The PARMS= data set includes the following variables:

_Stage_, the stage number
_Scale_, the scale for the test statistic, with the value MLE for the maximum likelihood estimate, STDZ for the standardized Z, SCORE for the score statistic, or PVALUE for the nominal p-value
Parameter, Effect, Variable, or Parm, which contains the variable specified in the TESTVAR= option
Estimate, the parameter estimate
StdErr, standard error of the parameter estimate
NObs, the number of observations for nonsurvival data at each stage
Events, the number of events for survival data at each stage

With the specified PARMS= data set, the information level is derived from the StdErr variable. For a score statistic, the information level $I_{k}$ is the variance of the statistic, ${\hat{s}_{k}}^{2}$ , where ${\hat{s}_{k}}$ is the standard error in the StdErr variable. Otherwise, the information level is the inverse of the variance of the statistic, ${\hat{s}_{k}}^{-2}$ . If the data set does not include the StdErr variable, the information levels derived from the BOUNDARY= data set are used.

If the data set does not include the StdErr variable, then the information levels are derived from the NObs or Events variable in the PARMS= data set if that variable is also in the input BOUNDARY= data set. That is, the information level at stage k is computed as $I^{*}_ k= I_ k \times (n^{*}_ k / n_ k)$ , where $I_ k$ and $n_ k$ are the information level and sample size, respectively, at stage k in the BOUNDARY= data set and $n^{*}_ k$ is the sample size at stage k in the PARMS= data set. Otherwise, the information levels from the BOUNDARY= data set are used.

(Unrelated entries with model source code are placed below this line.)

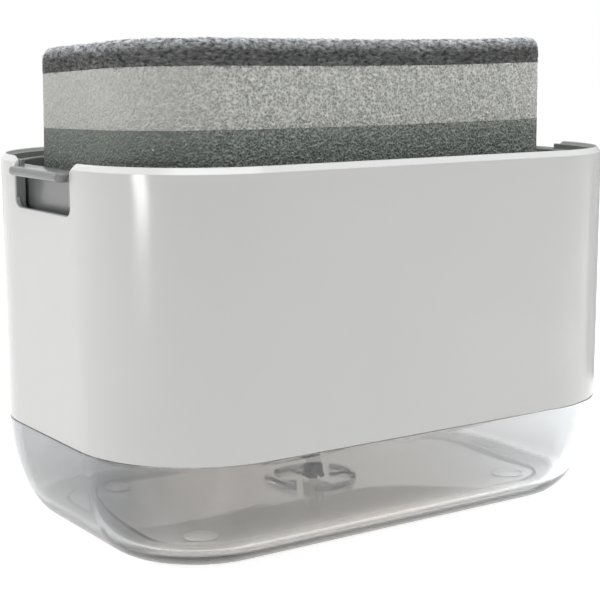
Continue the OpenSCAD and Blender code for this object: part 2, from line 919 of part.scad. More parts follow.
// Block with the sponge's outline
module sponge_plate(z, h) {
  translate([-sponge_shift, 0, z])
    linear_extrude(h)
      round_rect(sponge_l, sponge_w, sponge_r);
}

// Turns what lies over a height about the sponge's front edge, so that it falls towards the back
module fallen(z, fall) {
  translate([0, -sponge_w / 2, z])
    rotate([-fall, 0, 0])
      translate([0, sponge_w / 2, -z])
        children();
}

// All the room over a face that falls towards the back
module room_over(z, fall) {
  fallen(z, fall)
    translate([-body_l, -body_w, z])
      cube([2 * body_l, 2 * body_w, body_h]);
}

module foam_base() {
  color("slategrey")
    difference() {
      sponge_plate(sponge_z, foam_base_t + over);
      room_over(sponge_z + foam_base_t, base_fall);
    }
}

module foam_core() {
  color("gainsboro")
    difference() {
      intersection() {
        sponge_plate(sponge_z, foam_base_t + foam_core_t + over);
        room_over(foam_core_z, base_fall);
      }
      room_over(scour_z - seat, pad_fall);
    }
}

// Scouring pad with a rounded upper edge
module scouring_pad() {
  edge_z = scour_z + scour_t - scour_round;
  core = scour_round + over;
  color("dimgray")
    fallen(scour_z, pad_fall) {
      translate([-sponge_shift, 0, 0])
        around(sponge_l, sponge_w, sponge_r)
          polygon(concat(
            [[-core, scour_z], [0, scour_z]],
            arc(-scour_round, edge_z, scour_round, scour_round, 0, 90, sponge_steps),
            [[-core, scour_z + scour_t]]));
      translate([-sponge_shift, 0, scour_z])
        linear_extrude(scour_t)
          round_rect(sponge_l - 2 * scour_round, sponge_w - 2 * scour_round, sponge_r - scour_round);
    }
}

tank();
tank_feet();
tank_seal();
outer_shell();
inner_frame();
pump_closure();
closure_gasket();
pump_housing();
housing_cap();
inlet_ball();
dip_tube();
tube_strainer();
return_spring();
pump_piston();
piston_rod();
pump_stem();
stem_head();
outlet_valve();
sponge_tray();
foam_base();
foam_core();
scouring_pad();
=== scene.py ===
# %% [markdown]
# # A pump caddy for washing-up liquid
# The object stands by the sink: a clear tank, a white sleeve over it, and a tray with a sponge on top.
# Pressing the tray works a small spring pump that feeds liquid up into the sponge.
# The construction comes packed from CAD. Here each visible piece gets its finish, and the pieces that need
# finer shapes than the CAD solids have are built as surfaces with numpy.

import itertools
import json
import math

import bpy
import numpy as np
from mathutils import Matrix, Vector

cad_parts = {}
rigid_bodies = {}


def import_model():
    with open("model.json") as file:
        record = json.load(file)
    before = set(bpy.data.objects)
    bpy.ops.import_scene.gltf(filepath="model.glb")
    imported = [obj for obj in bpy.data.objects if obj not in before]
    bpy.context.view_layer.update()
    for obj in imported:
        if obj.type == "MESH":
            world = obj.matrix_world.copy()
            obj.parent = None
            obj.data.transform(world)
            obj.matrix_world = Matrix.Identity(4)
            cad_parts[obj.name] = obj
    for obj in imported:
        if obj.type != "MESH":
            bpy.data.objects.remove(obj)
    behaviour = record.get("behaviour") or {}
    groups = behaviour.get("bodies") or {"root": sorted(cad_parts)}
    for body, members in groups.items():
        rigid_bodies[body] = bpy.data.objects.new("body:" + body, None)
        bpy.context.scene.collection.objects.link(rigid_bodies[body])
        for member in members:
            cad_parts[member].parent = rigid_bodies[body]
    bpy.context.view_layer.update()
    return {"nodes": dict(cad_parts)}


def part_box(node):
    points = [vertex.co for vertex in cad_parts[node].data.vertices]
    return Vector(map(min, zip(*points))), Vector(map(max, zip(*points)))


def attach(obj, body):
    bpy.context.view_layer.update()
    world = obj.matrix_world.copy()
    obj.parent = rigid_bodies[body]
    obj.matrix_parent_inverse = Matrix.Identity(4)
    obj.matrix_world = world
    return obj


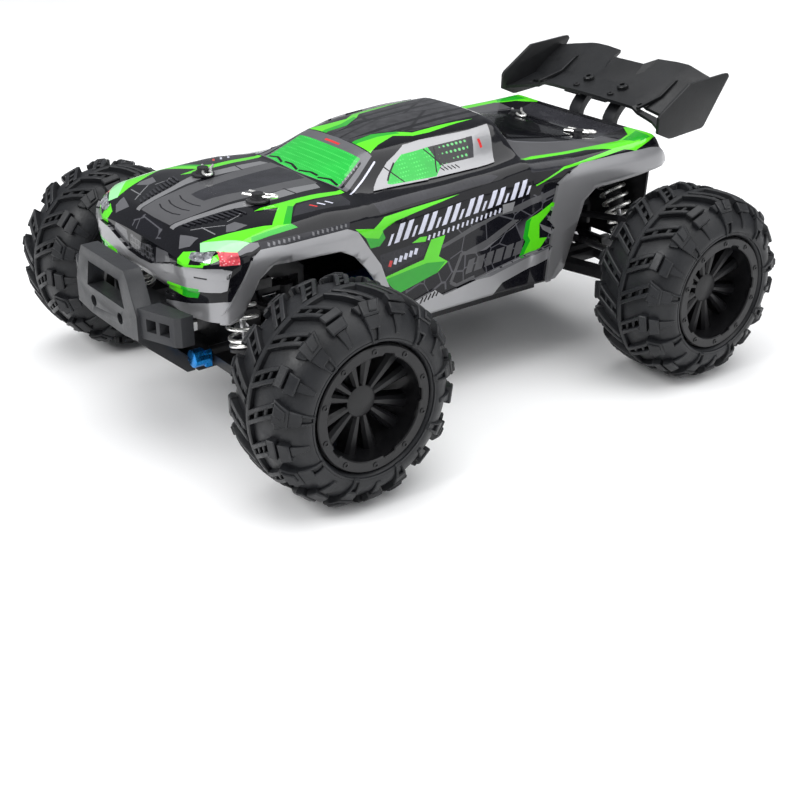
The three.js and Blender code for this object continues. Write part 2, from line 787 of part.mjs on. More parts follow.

If the TESTVAR= option is specified, the PARMS= data set also includes the variable Parameter, Effect, Variable, or Parm for the test variable, Estimate for the test statistic, and _Scale_ variable for the corresponding scale. Note that for a two-sided design, the nominal p-value is the one-sided fixed-sample p-value under the null hypothesis with a lower alternative hypothesis.